The 2nd workaroud mean that:

    1. down grade from TSDS to DS by remove index.mode from template
    1. do a rollover => then there will be new backing index in DS (not TSDS)
    1. all new data will go to this new backing index after (endtime of the previous tsds index + look ahead)
    1. then upgrade to 8.8.1
    1. then change index.mode back to TSDS
    1. do another rollOver to have "good" backing index
      Do i understand it correctly? The downside of this one is that there are some hours when the data in DS we cannot do the "downsample"?

How is about another way:

  • change the lookahead to be 10 min
  • do rollover to have new backing index with 10min look ahead
  • wait till document goes to new backing index
  • upgrade to 8.8.1 and do another rollover right after

Then we have all in TSDS and have to accept that there is 10min that data will be lost?
What do you think if it is possible?

I think that the upgrade step isn't needed (assuming that you use 8.7.1). But this should work.
And is basically the rollover workaround that I mentioned earlier. Maybe you can reduce the lookahead to an even lower value?

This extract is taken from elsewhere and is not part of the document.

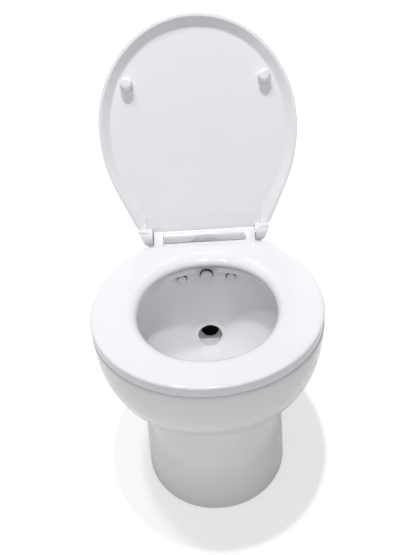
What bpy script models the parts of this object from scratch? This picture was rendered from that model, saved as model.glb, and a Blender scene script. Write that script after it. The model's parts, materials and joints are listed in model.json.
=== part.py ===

No there will not be data loss, but your data is not in two data streams instead of one. The old data stream can optionally be removed later based on your data retention policy. So you need to configure your queries/dashboard/etc. to include it as well. So depending on how much work that is this may not be feasible.

Clear. Then for the 1st option, we have to change the application which generates the data so it will send to the new TSDT instead of the 1st one?

Yes, but also the application that queries the data.

This topic was automatically closed 28 days after the last reply. New replies are no longer allowed.